● Problem description
Output the data below in full, byte for byte. Nothing may differ.

● Source excerpt
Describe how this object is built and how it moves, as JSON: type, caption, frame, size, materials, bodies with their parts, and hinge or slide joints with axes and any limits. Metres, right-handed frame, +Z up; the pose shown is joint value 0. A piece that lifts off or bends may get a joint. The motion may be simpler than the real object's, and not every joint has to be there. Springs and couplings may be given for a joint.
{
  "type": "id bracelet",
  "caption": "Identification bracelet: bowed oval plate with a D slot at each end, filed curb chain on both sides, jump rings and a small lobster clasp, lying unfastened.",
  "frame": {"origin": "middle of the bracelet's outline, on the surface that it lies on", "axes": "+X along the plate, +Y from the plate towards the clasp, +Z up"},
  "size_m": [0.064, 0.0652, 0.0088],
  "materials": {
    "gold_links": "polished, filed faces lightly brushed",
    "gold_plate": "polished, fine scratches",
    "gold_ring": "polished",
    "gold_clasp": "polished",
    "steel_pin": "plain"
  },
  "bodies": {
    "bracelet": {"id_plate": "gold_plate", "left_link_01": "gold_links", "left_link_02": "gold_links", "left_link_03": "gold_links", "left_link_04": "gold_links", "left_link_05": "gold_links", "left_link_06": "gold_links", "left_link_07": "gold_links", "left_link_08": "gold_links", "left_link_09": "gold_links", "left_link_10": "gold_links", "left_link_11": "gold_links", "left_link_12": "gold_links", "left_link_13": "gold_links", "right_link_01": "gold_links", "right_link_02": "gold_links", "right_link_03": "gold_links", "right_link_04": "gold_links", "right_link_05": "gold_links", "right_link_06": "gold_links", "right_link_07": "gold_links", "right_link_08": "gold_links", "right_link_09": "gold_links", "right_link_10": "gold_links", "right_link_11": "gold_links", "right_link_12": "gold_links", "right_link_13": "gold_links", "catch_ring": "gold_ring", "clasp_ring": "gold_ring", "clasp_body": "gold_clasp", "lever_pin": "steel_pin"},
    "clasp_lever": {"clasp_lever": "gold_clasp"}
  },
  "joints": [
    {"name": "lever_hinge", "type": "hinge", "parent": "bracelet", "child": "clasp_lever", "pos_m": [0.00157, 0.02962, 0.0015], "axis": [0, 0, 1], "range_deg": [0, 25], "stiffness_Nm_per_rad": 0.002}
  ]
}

● Correct output
Describe how this object is built and how it moves, as JSON: type, caption, frame, size, materials, bodies with their parts, and hinge or slide joints with axes and any limits. Metres, right-handed frame, +Z up; the pose shown is joint value 0. A piece that lifts off or bends may get a joint. The motion may be simpler than the real object's, and not every joint has to be there. Springs and couplings may be given for a joint.
{
  "type": "id bracelet",
  "caption": "Identification bracelet: bowed oval plate with a D slot at each end, filed curb chain on both sides, jump rings and a small lobster clasp, lying unfastened.",
  "frame": {"origin": "middle of the bracelet's outline, on the surface that it lies on", "axes": "+X along the plate, +Y from the plate towards the clasp, +Z up"},
  "size_m": [0.064, 0.0652, 0.0088],
  "materials": {
    "gold_links": "polished, filed faces lightly brushed",
    "gold_plate": "polished, fine scratches",
    "gold_ring": "polished",
    "gold_clasp": "polished",
    "steel_pin": "plain"
  },
  "bodies": {
    "bracelet": {"id_plate": "gold_plate", "left_link_01": "gold_links", "left_link_02": "gold_links", "left_link_03": "gold_links", "left_link_04": "gold_links", "left_link_05": "gold_links", "left_link_06": "gold_links", "left_link_07": "gold_links", "left_link_08": "gold_links", "left_link_09": "gold_links", "left_link_10": "gold_links", "left_link_11": "gold_links", "left_link_12": "gold_links", "left_link_13": "gold_links", "right_link_01": "gold_links", "right_link_02": "gold_links", "right_link_03": "gold_links", "right_link_04": "gold_links", "right_link_05": "gold_links", "right_link_06": "gold_links", "right_link_07": "gold_links", "right_link_08": "gold_links", "right_link_09": "gold_links", "right_link_10": "gold_links", "right_link_11": "gold_links", "right_link_12": "gold_links", "right_link_13": "gold_links", "catch_ring": "gold_ring", "clasp_ring": "gold_ring", "clasp_body": "gold_clasp", "lever_pin": "steel_pin"},
    "clasp_lever": {"clasp_lever": "gold_clasp"}
  },
  "joints": [
    {"name": "lever_hinge", "type": "hinge", "parent": "bracelet", "child": "clasp_lever", "pos_m": [0.00157, 0.02962, 0.0015], "axis": [0, 0, 1], "range_deg": [0, 25], "stiffness_Nm_per_rad": 0.002}
  ]
}